Here comes the General
It’s been two weeks since my anxious little Professor went missing.
No signs. No sounds. No responses.
I’d been looking at hedgies online and kept coming back to two little awkward dorks in a shop in Meguro, Tokyo.
I ordered a better cage (not handmade by me from 100¥ shop items…although I’m still proud of that cage) from a person who custom makes cages in Japan (found them via Mercari/yahoo auction) and it should ship soon.
I did some extra escape-proofing of the existing cage.
Yesterday, after teaching my three Saturday dance lessons, I packed my hedgehog carrier and set off to Kojima pets in Meguro two meet the two dorks I’d been looking at. I just couldn’t stop thinking about them.
I made a beeline for their cage and flagged a staff member over. She was concerned that I’d find it painful to pick one up…but I told her I’d had one as a pet before.
I have craft hands. No needle mouse is going to penetrate these calluses.
The two girls shared a cage. I picked up the larger of the two (3 months old, the second pictured above) and she wasn’t having it. She just stayed in a ball. I picked up the second (2 months old) and in a few moments she uncurled to sniff at me, curious.
Hellooooo, General Jinjur.
I perform under the dance name of Ozma. My last hedgehog was Professor, after Professor Wogglebug. Pulling another name from Oz cannon made sense for my cinnamon tension mouse.
I filled out the paperwork and bought pet insurance.
Last time I got my hedgehog from a hedgehog cafe. More expensive and no insurance options…and probably more traumatized. This time I’ll have online resources to vets, LINE access to vets and 50% of bills covered.
Jinjur came home with me. She tiny but she unleashed quite the fear poop in her carry case.
If you think hedgehogs have tiny little rabbity poops….you’d be so wrong. They sorta poop like dogs. It’s a bit astounding. It’s a sizable passing.
Every once in a while someone on a hedgehog FB page posts a mid-poop shot. I wish they wouldn’t.
General Jinjur is already more personable than the Professor was at this stage.
There are two thoughts on how to handle your tension-mouse in the first week.
-leave them alone but have a shirt that smells like you in the enclosure
-have that shirt in there but handle them
a few times each day so they start bonding with you ASAP.
With the Professor I followed the first route…but because he hid and wouldn’t emerge if he heard or smelled me or lights were on it was easy. I often wondered if he was alive that first week. I’d lay in the dark listening.
I’m trying the second way with Jinjur. She was fine with the lights being on. She let me watch her eat. She would pause on her wheel if she smelled me…but would return to running once she felt safe.

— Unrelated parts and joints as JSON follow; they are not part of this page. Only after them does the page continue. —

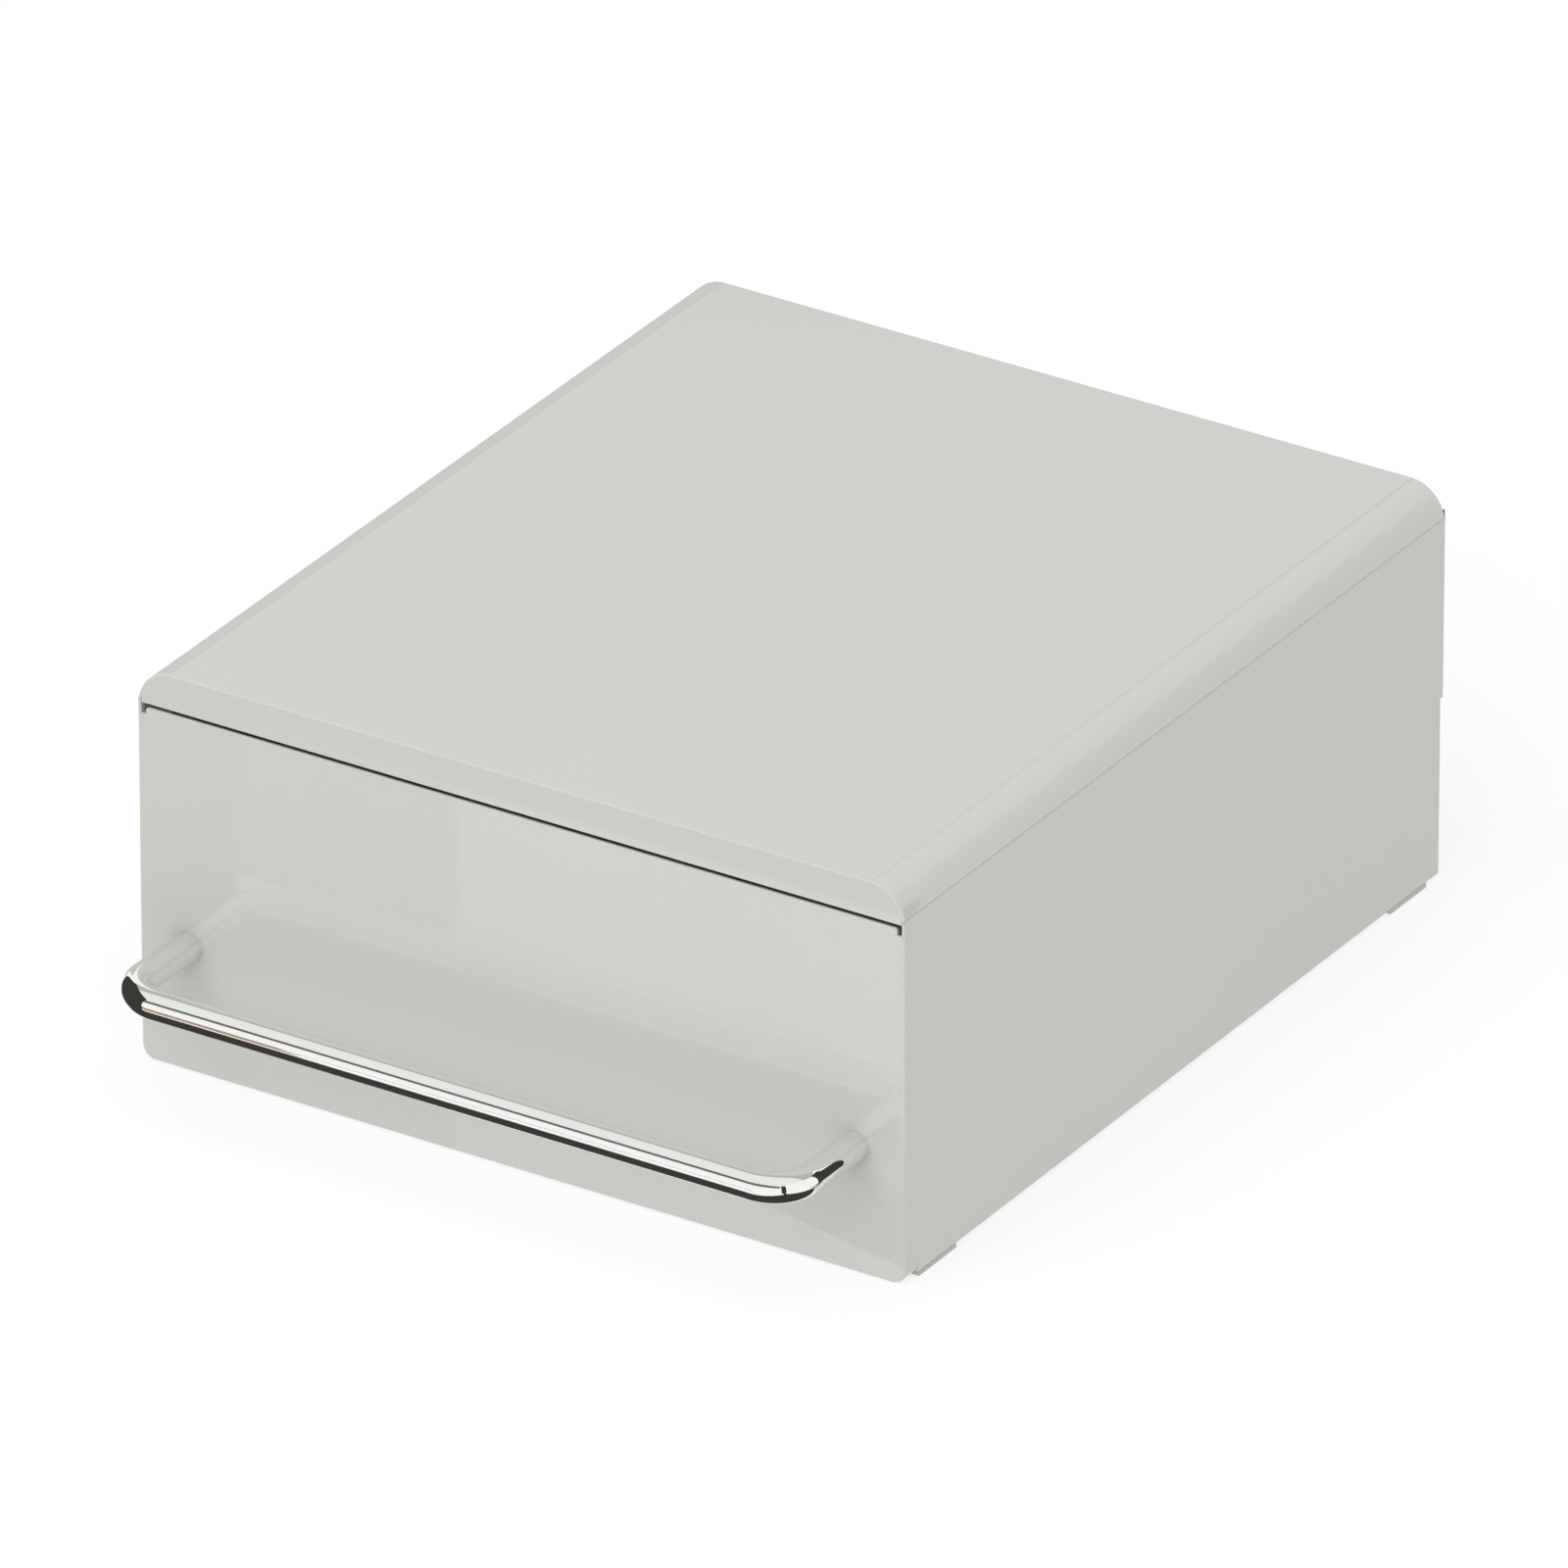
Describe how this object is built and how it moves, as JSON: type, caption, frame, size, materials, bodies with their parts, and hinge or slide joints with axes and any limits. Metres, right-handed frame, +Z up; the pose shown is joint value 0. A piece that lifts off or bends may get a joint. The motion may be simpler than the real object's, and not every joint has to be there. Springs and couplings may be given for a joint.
{
  "type": "stackable drawer box",
  "caption": "Low rectangular storage box with round top shoulders, flat top for stacking, and one full-width pull-out drawer with a glossy front and a bent rod handle.",
  "frame": {"origin": "on the floor, in the middle of the box's whole outline with the handle: x on the middle plane, y halfway between the front of the handle and the rear edge, z at the bottom of the feet", "axes": "+X to the right as seen from the front, +Y from the drawer front to the back, +Z up; the drawer opens along -Y"},
  "size_m": [0.22, 0.2854, 0.1085],
  "materials": {
    "shell": "warm light grey moulded plastic, satin gloss",
    "front": "warm light grey moulded plastic, polished gloss",
    "inner": "warm light grey moulded plastic, fine matt grain",
    "runner": "off-white slippery plastic, matt",
    "foot": "soft warm grey elastomer, matt",
    "handle": "bright chrome plate",
    "zinc": "bright zinc-plated steel"
  },
  "bodies": {
    "casing": {"top_cover": "shell", "side_panel_left": "shell", "side_panel_right": "shell", "back_panel": "shell", "base_panel": "inner", "runner_left": "runner", "runner_right": "runner", "foot_front_left": "foot", "foot_front_right": "foot", "foot_rear_left": "foot", "foot_rear_right": "foot", "buffer_left": "foot", "buffer_right": "foot", "top_cover_screws": "zinc", "back_panel_screws": "zinc"},
    "drawer": {"drawer_tub": "inner", "drawer_front": "front", "drawer_front_screws": "zinc", "handle_bar": "handle", "handle_washers": "zinc", "handle_screws": "zinc"}
  },
  "joints": [
    {"name": "drawer_slide", "type": "slide", "parent": "casing", "child": "drawer", "axis": [0, -1, 0], "range_m": [0, 0.19]}
  ]
}
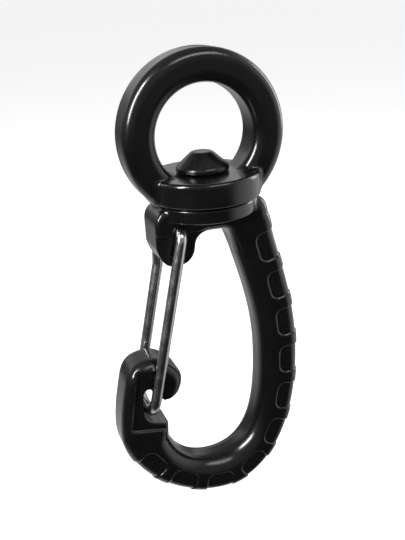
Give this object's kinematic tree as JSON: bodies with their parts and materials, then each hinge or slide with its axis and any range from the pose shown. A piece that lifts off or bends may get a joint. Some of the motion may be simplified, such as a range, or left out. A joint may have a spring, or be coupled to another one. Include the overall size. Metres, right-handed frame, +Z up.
{
  "type": "swivel-eye snap hook",
  "caption": "Black moulded snap hook with a turning round eye and a sprung steel wire gate.",
  "frame": {"origin": "centre of the eye's round hole, on the swivel axis", "axes": "+Z up along the swivel axis, from the hook to the eye; +Y along the eye's hole; the hook lies in the XZ plane with its spine on +X and its gate on -X"},
  "size_m": [0.051, 0.0284, 0.1206],
  "materials": {
    "eye_nylon": "moulded black nylon, satin to gloss",
    "stud_acetal": "moulded black acetal, satin",
    "hook_nylon": "moulded black nylon, satin to gloss",
    "gate_wire": "bright drawn stainless spring wire"
  },
  "bodies": {
    "eye": {"swivel_eye": "eye_nylon"},
    "hook": {"hook_body": "hook_nylon", "swivel_stud": "stud_acetal"},
    "gate": {"wire_gate": "gate_wire"}
  },
  "joints": [
    {"name": "eye_swivel", "type": "hinge", "parent": "eye", "child": "hook", "pos_m": [0, 0, -0.0157], "axis": [0, 0, 1], "continuous": true},
    {"name": "gate_hinge", "type": "hinge", "parent": "hook", "child": "gate", "pos_m": [-0.0086, 0, -0.0222], "axis": [0, -1, 0], "range_deg": [0, 30], "stiffness_Nm_per_rad": 0.8, "springref_deg": -9.74}
  ]
}
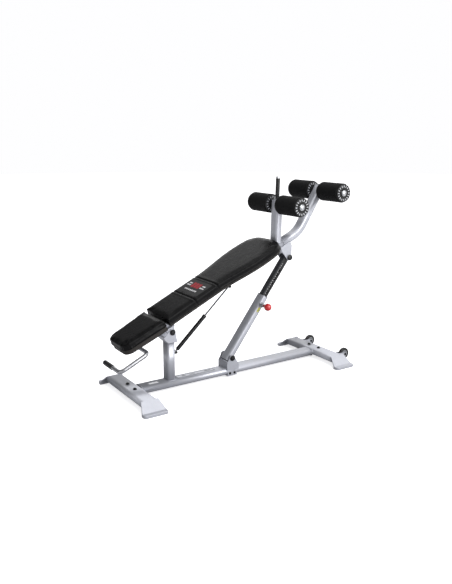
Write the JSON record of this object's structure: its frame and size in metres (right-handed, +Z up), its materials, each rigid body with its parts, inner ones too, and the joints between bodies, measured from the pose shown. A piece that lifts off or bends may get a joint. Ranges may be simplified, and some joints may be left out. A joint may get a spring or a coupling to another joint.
{
  "type": "decline sit up bench",
  "caption": "Adjustable decline sit-up bench: padded sloping bench on a pivot yoke, telescopic strut with pull pin, gas spring, foam leg rollers and transport wheels.",
  "frame": {"origin": "on the floor, under the middle of the bench's bounding box", "axes": "+X along the bench from the low head end to the roller end, +Y across it, +Z up"},
  "size_m": [1.7529, 0.68, 1.3004],
  "materials": {
    "silver_powder_coat": "satin metallic powder coat",
    "zinc_plated_steel": "satin",
    "chrome_plate": "polished",
    "dark_grey_steel": "satin",
    "black_steel": "gloss",
    "black_vinyl": "semi-gloss upholstery vinyl",
    "black_foam": "matte closed-cell foam",
    "black_rubber": "matte",
    "black_nylon": "satin",
    "plywood_board": "dark stained",
    "red_phenolic": "gloss"
  },
  "bodies": {
    "base": {"main_beam": "silver_powder_coat", "head_crossbar": "silver_powder_coat", "tail_crossbar": "silver_powder_coat", "head_foot_near": "silver_powder_coat", "head_foot_far": "silver_powder_coat", "tail_foot_near": "silver_powder_coat", "tail_foot_far": "silver_powder_coat", "head_bolt_near": "black_steel", "head_bolt_far": "black_steel", "tail_bolt_near": "black_steel", "tail_bolt_far": "black_steel", "post": "silver_powder_coat", "yoke": "silver_powder_coat", "yoke_pin": "black_steel", "strut_saddle": "silver_powder_coat", "saddle_strap": "silver_powder_coat", "strut_pin": "black_steel", "gas_lug_low": "silver_powder_coat", "wheel_fork_near": "silver_powder_coat", "wheel_fork_far": "silver_powder_coat", "wheel_axle_near": "black_steel", "wheel_axle_far": "black_steel"},
    "bench": {"rail": "silver_powder_coat", "pivot_hub": "silver_powder_coat", "curved_arm": "silver_powder_coat", "roller_post": "silver_powder_coat", "grip_bar": "chrome_plate", "grip_bar_rubber": "black_rubber", "roller_axle_low": "chrome_plate", "roller_axle_high": "chrome_plate", "seat_board": "plywood_board", "seat_pad": "black_vinyl", "seat_plate": "silver_powder_coat", "back_board": "plywood_board", "back_pad": "black_vinyl", "back_plate_low": "silver_powder_coat", "back_plate_high": "silver_powder_coat", "carry_handle": "zinc_plated_steel", "carry_handle_rubber": "black_rubber", "top_bracket": "silver_powder_coat", "top_pin": "black_steel", "gas_lug_high": "silver_powder_coat"},
    "strut_lower": {"strut_sleeve": "silver_powder_coat", "strut_barrel": "zinc_plated_steel", "strut_bush": "black_nylon", "pull_pin_housing": "zinc_plated_steel"},
    "mast": {"strut_mast": "dark_grey_steel"},
    "pull_pin": {"pull_pin": "red_phenolic"},
    "gas_tube": {"gas_cylinder": "black_steel"},
    "gas_rod": {"gas_rod": "chrome_plate"},
    "wheel_near": {"wheel_near": "black_rubber"},
    "wheel_far": {"wheel_far": "black_rubber"},
    "roller_low_near": {"roller_hub_low_near": "black_nylon", "roller_foam_low_near": "black_foam"},
    "roller_low_far": {"roller_hub_low_far": "black_nylon", "roller_foam_low_far": "black_foam"},
    "roller_high_near": {"roller_hub_high_near": "black_nylon", "roller_foam_high_near": "black_foam"},
    "roller_high_far": {"roller_hub_high_far": "black_nylon", "roller_foam_high_far": "black_foam"}
  },
  "joints": [
    {"name": "bench_tilt", "type": "hinge", "parent": "base", "child": "bench", "pos_m": [-0.472, 0, 0.3846], "axis": [0, -1, 0], "range_deg": [-20, 3]},
    {"name": "strut_swing", "type": "hinge", "parent": "base", "child": "strut_lower", "pos_m": [-0.0313, 0, 0.1356], "axis": [0, -1, 0], "range_deg": [-24.5, 3.8]},
    {"name": "mast_slide", "type": "slide", "parent": "strut_lower", "child": "mast", "axis": [0.601, 0, 0.7993], "range_m": [-0.169, 0.0255]},
    {"name": "gas_swing", "type": "hinge", "parent": "base", "child": "gas_tube", "pos_m": [-0.4276, 0, 0.237], "axis": [0, -1, 0], "range_deg": [-18.4, 2.9]},
    {"name": "gas_stroke", "type": "slide", "parent": "gas_tube", "child": "gas_rod", "axis": [0.7347, 0, 0.6784], "range_m": [-0.0515, 0.0082]},
    {"name": "pull_pin_slide", "type": "slide", "parent": "strut_lower", "child": "pull_pin", "axis": [0, -1, 0], "range_m": [0, 0.012], "stiffness_N_per_m": 900, "springref_m": -0.012},
    {"name": "roller_low_near_spin", "type": "hinge", "parent": "bench", "child": "roller_low_near", "pos_m": [0.3574, -0.152, 1.11793], "axis": [0, 1, 0], "continuous": true},
    {"name": "roller_low_far_spin", "type": "hinge", "parent": "bench", "child": "roller_low_far", "pos_m": [0.3574, 0.152, 1.11793], "axis": [0, 1, 0], "continuous": true},
    {"name": "roller_high_near_spin", "type": "hinge", "parent": "bench", "child": "roller_high_near", "pos_m": [0.70839, -0.152, 1.19148], "axis": [0, 1, 0], "continuous": true},
    {"name": "roller_high_far_spin", "type": "hinge", "parent": "bench", "child": "roller_high_far", "pos_m": [0.70839, 0.152, 1.19148], "axis": [0, 1, 0], "continuous": true},
    {"name": "wheel_near_spin", "type": "hinge", "parent": "base", "child": "wheel_near", "pos_m": [0.8344, -0.186, 0.0455], "axis": [0, 1, 0], "continuous": true},
    {"name": "wheel_far_spin", "type": "hinge", "parent": "base", "child": "wheel_far", "pos_m": [0.8344, 0.186, 0.0455], "axis": [0, 1, 0], "continuous": true}
  ],
  "couplings": [
    {"joint": "strut_swing", "follows": "bench_tilt", "ratio": 1.213},
    {"joint": "mast_slide", "follows": "bench_tilt", "m_per_rad": 0.4795},
    {"joint": "gas_swing", "follows": "bench_tilt", "ratio": 0.9081},
    {"joint": "gas_stroke", "follows": "bench_tilt", "m_per_rad": 0.1456}
  ]
}
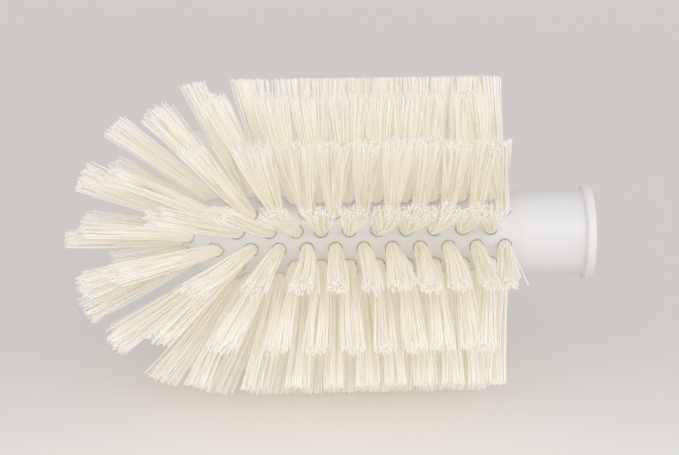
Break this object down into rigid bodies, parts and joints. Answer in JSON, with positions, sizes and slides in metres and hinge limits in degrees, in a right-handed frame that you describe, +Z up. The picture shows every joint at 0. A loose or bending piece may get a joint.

Tonight I’m bringing home some pool-noodles from the 100¥ shop.
Her new cage will mean moving the bookcase a little ways from the wall. I’ll be shoving pool noodles in the gap to protect it from becoming a hiding space…just like I do the other heavy items such as the fridge and the washing machine (both of which I moved several times in the Professor search. A tube in my washer also broke last week…flooding the kitchen…but I have since fixed it myself. On the second try).
Jinjur is settled into the old cage. Once the new one comes I’ll keep the older one for a few more weeks…just in case the Professor returns somehow.
They wouldn’t be able to share a cage or play together, because that’s how hedgies get preggers, but I could be a two hedgehog home.
Yay for needlemice. Anxious little babes for an anxious little woman.